Старик-профессор пережил смерть сына и его жены, бегство внуков в Европу от наступающего царства И. — безголосой машины. Рэндал узнает, к ужасу своему, что все его мысли, вся его суть — результат программирования, примерно три секунды «реального» времени, за которые он успел прожить несколько недель, успел полюбить, возненавидеть, убить, засомневаться, покаяться, подружиться, потерять друга, догнать убийцу, почти остановить его… Все это — ловкое вычисление И., одна из миллиарда возможностей, и забвение тут же стирает Рэндала, напоенного этими чувствами. Стирает к черту, он превращается в белое пятно, вся вторая часть — сто страниц подробного текста — укладывается в три секунды работы кода, в раскрывающийся и срываемый бутон вариации, и профессор Гофман бесстрастно срезает и кладет его на дальнюю полку дальней картотеки. Шмыгает носом и усмехается: могло быть и так. А могло и нет — моделирование, не больше. Как с моим Музеем, кстати, но поехали дальше. Третья часть — это допрос.

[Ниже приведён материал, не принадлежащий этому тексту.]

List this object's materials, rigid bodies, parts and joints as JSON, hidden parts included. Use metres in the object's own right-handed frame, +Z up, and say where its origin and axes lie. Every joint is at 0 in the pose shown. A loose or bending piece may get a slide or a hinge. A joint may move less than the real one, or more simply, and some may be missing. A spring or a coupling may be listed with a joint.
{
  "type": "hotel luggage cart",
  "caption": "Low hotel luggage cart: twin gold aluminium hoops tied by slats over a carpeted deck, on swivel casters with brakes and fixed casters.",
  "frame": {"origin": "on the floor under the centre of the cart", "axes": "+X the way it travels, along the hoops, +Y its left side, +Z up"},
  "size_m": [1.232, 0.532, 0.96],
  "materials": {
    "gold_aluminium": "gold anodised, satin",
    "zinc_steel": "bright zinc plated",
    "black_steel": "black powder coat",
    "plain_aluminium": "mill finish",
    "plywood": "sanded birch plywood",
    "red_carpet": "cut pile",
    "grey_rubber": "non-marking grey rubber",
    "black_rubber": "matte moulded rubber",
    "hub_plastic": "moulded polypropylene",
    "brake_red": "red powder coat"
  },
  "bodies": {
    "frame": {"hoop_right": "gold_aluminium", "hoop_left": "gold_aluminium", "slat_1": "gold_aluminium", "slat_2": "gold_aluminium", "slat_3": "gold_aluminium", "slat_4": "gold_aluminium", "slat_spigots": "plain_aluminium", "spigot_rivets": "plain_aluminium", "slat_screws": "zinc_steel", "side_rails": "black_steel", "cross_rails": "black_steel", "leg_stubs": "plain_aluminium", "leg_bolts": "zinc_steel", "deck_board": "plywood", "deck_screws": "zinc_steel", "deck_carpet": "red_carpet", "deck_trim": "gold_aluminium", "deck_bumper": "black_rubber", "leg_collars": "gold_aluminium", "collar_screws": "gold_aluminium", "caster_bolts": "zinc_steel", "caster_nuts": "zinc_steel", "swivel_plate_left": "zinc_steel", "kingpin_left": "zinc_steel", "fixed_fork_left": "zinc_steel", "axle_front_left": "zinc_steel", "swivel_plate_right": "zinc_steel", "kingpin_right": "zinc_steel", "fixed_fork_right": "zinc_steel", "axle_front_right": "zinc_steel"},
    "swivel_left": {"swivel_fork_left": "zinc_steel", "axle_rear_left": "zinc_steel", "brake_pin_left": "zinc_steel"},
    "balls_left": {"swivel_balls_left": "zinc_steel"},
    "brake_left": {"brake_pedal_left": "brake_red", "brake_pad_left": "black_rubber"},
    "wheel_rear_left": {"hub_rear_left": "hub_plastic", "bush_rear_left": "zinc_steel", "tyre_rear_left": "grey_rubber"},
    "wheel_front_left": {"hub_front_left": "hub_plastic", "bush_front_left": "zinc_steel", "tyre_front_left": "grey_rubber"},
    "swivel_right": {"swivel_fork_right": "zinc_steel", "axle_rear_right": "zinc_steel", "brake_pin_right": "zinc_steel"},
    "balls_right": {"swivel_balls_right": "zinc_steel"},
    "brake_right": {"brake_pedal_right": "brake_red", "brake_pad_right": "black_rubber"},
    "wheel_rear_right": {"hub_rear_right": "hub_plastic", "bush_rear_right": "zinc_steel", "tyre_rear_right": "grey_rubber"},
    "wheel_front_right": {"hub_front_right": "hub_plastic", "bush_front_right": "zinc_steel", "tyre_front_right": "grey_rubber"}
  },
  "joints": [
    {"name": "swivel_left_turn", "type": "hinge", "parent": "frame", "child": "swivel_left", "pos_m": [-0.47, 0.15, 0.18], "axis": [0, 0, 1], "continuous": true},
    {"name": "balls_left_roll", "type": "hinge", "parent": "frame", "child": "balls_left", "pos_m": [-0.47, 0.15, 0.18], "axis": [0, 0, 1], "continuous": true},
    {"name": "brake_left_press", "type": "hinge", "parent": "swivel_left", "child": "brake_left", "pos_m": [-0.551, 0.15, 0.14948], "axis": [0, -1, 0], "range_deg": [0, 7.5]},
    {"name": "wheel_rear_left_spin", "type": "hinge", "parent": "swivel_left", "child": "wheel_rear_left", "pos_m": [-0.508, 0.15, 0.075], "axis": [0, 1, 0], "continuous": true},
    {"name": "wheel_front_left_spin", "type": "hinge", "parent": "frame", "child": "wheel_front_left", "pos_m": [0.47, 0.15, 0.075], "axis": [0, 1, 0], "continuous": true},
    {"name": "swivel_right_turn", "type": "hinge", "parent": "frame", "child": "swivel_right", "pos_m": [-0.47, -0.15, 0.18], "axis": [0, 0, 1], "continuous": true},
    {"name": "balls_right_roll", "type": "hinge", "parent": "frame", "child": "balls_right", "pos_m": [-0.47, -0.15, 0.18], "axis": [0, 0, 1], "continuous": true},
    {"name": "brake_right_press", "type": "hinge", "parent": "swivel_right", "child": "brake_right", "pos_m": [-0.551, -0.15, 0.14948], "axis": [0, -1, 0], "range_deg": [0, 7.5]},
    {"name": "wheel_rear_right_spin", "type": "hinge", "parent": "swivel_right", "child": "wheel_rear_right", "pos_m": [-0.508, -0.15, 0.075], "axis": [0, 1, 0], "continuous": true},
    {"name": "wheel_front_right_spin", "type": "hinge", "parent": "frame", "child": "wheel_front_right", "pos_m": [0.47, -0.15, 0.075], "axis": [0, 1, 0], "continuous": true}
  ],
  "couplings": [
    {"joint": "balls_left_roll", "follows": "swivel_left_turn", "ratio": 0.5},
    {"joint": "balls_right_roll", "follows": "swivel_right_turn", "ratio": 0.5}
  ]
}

Еще через двенадцать лет (итого в увесистый томик помещается без малого тридцать шесть лет неотдаленного будущего) одной ночью в понятном мне Сан-Диего ведут допрос двое и двое отвечают на вопросы. Третья часть — в наименьшей степени художественный текст, а скорее пространный автокомментарий, объяснение для читателя, что же он такое прочитал и увидел в двух предыдущих частях, хотя, как умел, я спрятал это в оболочку художественности. Шел август (к этому лету придется вернуться отдельно), я восстановился после болезни, позабыл поездку, позабыл поразительный запах земного нутра в вулкане Йеллоустон и позабыл многое, с чего и начинал. Тибетец удивился, когда я сказал, что он не поместился в такой большой книге (получилось без малого страниц двести пятьдесят): «Я вроде совсем небольшой, и что, совсем не было места?» — «Ты огромный, — пришлось возражать. — Смотри, сколько энергии».

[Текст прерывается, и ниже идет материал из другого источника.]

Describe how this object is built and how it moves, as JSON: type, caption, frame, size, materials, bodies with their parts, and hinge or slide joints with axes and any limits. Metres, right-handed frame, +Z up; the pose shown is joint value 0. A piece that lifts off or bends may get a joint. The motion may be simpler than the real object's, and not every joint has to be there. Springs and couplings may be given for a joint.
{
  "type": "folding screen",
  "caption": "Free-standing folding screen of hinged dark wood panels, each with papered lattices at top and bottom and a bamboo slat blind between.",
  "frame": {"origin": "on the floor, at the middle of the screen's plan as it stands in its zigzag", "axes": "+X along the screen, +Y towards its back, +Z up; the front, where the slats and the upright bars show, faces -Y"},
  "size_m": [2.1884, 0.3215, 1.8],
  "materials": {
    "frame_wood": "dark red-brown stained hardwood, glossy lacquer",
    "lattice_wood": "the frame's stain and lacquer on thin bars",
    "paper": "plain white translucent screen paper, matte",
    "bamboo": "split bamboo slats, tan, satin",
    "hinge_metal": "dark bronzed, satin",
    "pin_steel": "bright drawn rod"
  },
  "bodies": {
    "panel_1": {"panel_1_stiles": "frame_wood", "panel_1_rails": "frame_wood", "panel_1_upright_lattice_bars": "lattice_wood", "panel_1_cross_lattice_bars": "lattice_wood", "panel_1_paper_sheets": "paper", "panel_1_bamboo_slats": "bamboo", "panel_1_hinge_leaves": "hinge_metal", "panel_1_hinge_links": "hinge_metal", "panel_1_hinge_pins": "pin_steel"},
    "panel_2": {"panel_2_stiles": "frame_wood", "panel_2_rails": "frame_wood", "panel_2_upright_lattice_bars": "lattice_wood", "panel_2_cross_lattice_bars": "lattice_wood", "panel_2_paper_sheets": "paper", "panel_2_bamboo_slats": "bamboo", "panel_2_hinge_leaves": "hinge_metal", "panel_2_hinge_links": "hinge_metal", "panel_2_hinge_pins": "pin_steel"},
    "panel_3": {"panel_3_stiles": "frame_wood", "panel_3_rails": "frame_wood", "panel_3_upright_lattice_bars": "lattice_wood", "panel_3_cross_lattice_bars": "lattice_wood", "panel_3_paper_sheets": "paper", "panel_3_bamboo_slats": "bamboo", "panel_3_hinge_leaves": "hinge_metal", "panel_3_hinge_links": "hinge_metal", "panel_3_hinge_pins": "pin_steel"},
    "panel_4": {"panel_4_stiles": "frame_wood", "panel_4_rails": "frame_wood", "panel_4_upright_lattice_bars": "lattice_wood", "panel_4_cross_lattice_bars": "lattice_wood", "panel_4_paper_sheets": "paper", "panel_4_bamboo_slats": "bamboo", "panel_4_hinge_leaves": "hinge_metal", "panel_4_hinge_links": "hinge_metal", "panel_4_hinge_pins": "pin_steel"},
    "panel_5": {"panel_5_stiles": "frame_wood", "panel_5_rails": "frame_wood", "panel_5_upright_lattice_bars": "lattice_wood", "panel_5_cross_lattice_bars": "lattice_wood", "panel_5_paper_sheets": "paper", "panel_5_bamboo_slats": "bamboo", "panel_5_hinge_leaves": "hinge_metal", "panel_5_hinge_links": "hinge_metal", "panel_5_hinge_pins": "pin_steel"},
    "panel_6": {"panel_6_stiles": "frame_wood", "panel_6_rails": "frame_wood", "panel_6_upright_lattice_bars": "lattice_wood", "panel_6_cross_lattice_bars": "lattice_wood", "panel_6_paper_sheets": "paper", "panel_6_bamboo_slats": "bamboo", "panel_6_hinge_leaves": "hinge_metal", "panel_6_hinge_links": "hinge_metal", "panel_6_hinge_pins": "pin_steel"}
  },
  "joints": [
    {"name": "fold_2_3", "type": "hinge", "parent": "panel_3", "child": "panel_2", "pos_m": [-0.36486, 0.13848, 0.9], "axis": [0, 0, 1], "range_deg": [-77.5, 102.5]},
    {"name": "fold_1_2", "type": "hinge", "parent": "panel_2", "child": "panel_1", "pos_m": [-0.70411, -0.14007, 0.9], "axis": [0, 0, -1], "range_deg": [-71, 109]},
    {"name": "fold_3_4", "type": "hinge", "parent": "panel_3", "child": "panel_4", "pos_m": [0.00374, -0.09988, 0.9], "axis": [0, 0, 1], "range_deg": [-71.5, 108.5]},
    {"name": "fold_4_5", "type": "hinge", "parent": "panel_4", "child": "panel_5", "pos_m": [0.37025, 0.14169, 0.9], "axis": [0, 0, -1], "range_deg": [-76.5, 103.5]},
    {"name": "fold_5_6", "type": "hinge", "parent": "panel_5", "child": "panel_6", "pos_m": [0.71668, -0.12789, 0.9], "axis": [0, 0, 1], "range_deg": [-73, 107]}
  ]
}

Тут, к концу лета, я уже научился подыгрывать ему, вникать, будто верю, в странные взаимоотношения верующих людей с предметами их веры. Действительно, казалось, что вокруг Тибетца есть огромный солнечный шар, по меньшей мере в ширину обхвата его рук, а может, и больше. Тибетец рассказал свою историю: как гнало его рождение сперва в русский ГУЛАГ пятидесятых, а оттуда, в детстве, — в Калмыкию. Там, часто повторял он, должно было все закончиться. «Очень тяжелая карма», — цокал языком и утверждал, что кого-то где-то на перекрестках времени убил, а значит, здесь появился на свет затем только, чтобы принять смерть. И смерть пришла за ним рано, чуть ли не в том же возрасте, как я в момент нашего знакомства, даже чуть раньше, in his late twenties, was he already doomed to die of a brain tumor, that’s when he lost sensitivity and speech and ability to walk. «Суровая медицина в центре столетия, — говорил Тибетец, — больше покалечила, чем помогла», и тогда отец, другой Тибетец (сам Тибетец был обычным советским Васей, это его паспортное имя, и тибетского от него была только кровь да внешность), вытянул сына с другого света.